What this task involves — Look through the material below. Copy each line that contains the string "pose".

Information provided —
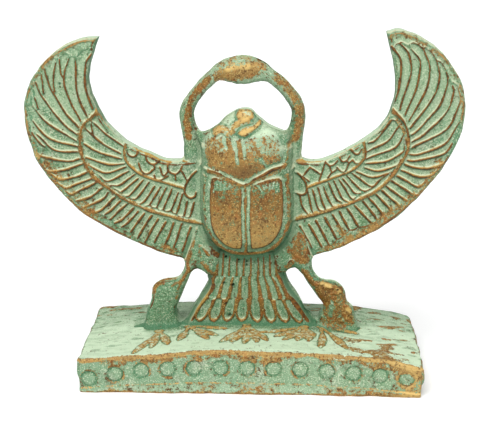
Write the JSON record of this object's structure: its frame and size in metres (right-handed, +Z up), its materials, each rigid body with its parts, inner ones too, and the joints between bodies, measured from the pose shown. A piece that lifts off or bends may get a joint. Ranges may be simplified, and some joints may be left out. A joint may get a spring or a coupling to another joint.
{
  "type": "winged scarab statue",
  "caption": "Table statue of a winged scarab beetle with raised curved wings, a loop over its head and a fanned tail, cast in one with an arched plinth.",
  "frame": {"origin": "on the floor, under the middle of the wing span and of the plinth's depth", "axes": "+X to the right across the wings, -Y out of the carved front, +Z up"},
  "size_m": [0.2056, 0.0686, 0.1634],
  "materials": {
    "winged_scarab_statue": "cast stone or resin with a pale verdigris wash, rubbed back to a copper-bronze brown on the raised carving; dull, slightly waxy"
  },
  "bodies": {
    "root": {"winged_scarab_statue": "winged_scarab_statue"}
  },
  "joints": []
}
* * *
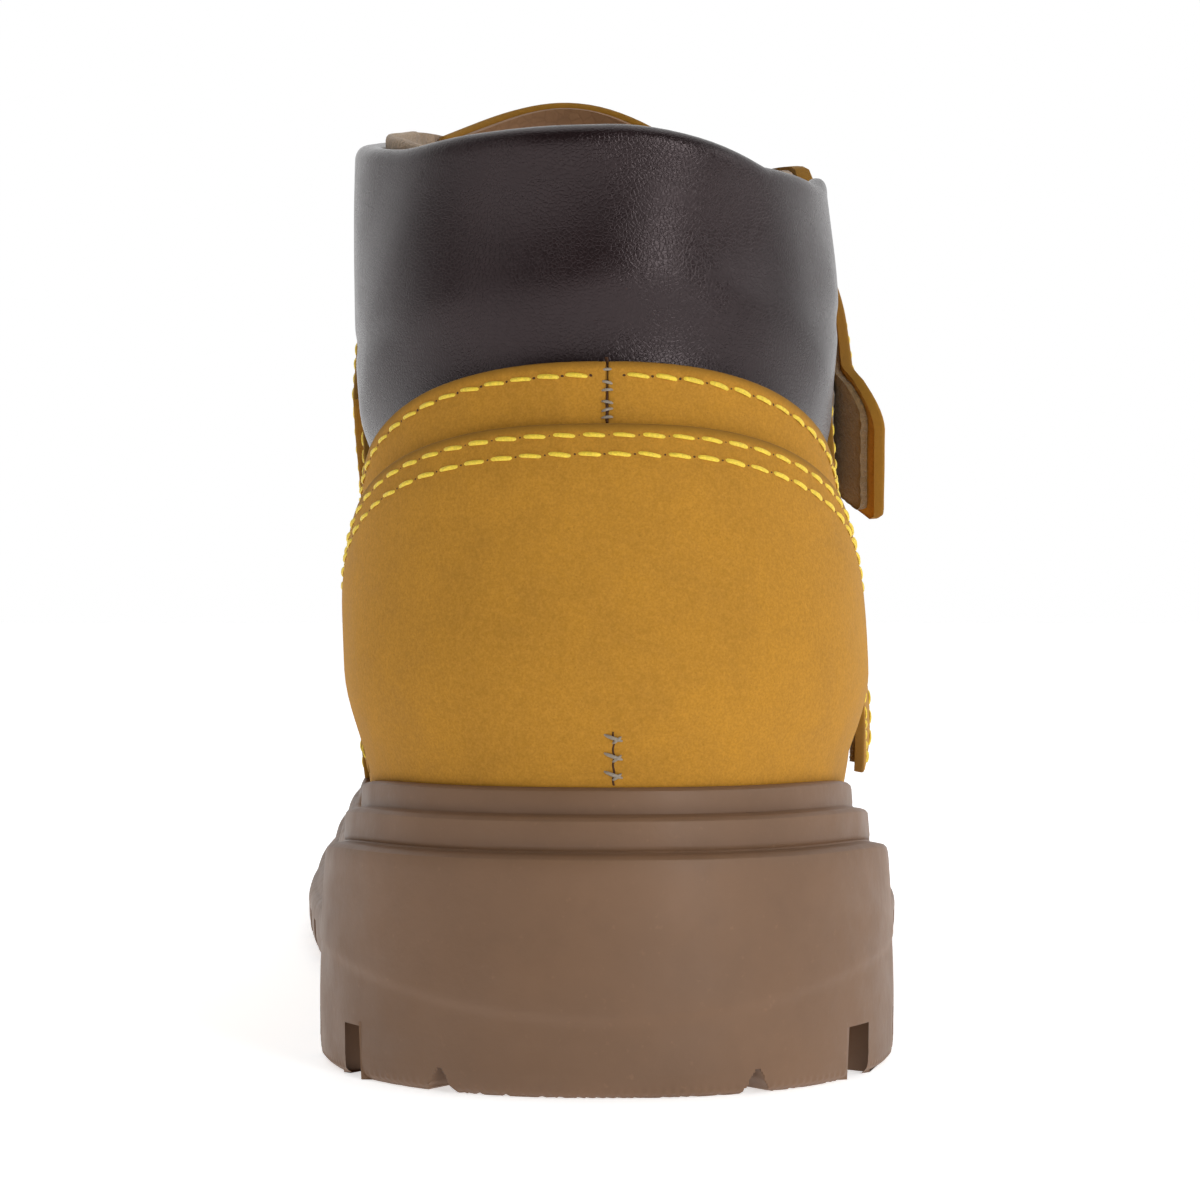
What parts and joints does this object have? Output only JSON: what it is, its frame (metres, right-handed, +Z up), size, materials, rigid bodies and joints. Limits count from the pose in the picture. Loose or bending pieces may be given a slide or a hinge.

Correct response —
Write the JSON record of this object's structure: its frame and size in metres (right-handed, +Z up), its materials, each rigid body with its parts, inner ones too, and the joints between bodies, measured from the pose shown. A piece that lifts off or bends may get a joint. Ranges may be simplified, and some joints may be left out. A joint may get a spring or a coupling to another joint.
What parts and joints does this object have? Output only JSON: what it is, its frame (metres, right-handed, +Z up), size, materials, rigid bodies and joints. Limits count from the pose in the picture. Loose or bending pieces may be given a slide or a hinge.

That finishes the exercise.